Which he did, kinda. The lovemarketing campaign is a-rollin‘, replete with bouncy imagery, life-is-good cliches, and — our biggest gripe — commodification of formerly-indie acts in soundtracks. (To be fair, as much as we love Regina Spektor, we first thought she was showing symptoms of sellout after being prominently featured on the first season finale of addictive primetime soap Grey’s Anatomy, but this is a whole new level of commercialization.)

Daniel Goleman booksIn any case, our biggest concern with K-Rob’s literary foray is that while it includes some superficially innovative gimmicks, it simply offers a glossy iteration of social and psychological research findings that have been around for quite some time. And while we have tremendous respect for the complex psychological principles behind it all, we’d have to go with the grittier, down-and-dirty reads on the subject.

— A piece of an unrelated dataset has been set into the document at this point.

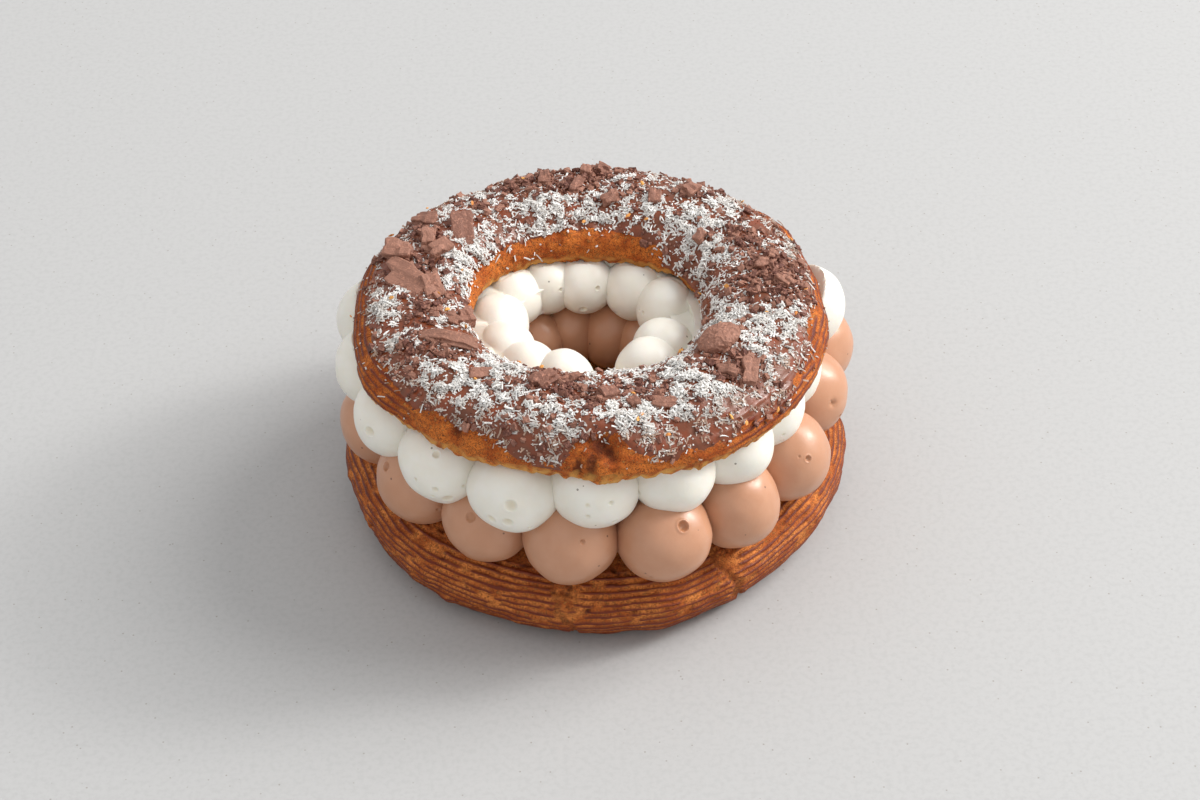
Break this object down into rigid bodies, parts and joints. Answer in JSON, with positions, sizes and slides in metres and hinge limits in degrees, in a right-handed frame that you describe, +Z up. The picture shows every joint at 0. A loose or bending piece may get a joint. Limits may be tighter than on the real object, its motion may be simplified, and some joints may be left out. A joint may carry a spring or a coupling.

And on that note, here’s a Brain Pickings rarity: a shameless endorsement and recommendation for those who care to dig deeper. Yep, we’re shamelessly endorsing and recommending Daniel Goleman’s Emotional Intelligence (and sequel Social Intelligence), an incredibly smart (yet very credible) foray into sociology, neuroscience, psychology and behavioral science that sheds light on why we ever care about anything. Bonus: Goleman is not an ad agency CEO and the book is not intended to be a new business hook.

ONLY IN PHILLY

Ever feel like you’re constantly climbing the (social, corporate, whatever) ladder to no avail? Philly, always the literalist, has taken that metaphorical concept to a verbatim level. Spotted on the concourse of 30th Street Station by a certain young lad is this architectural head-scratcher.

30th Street Station concourse

Of course, if we had a Gillette Mach 3 Turbo, that wall would be a piece of cake.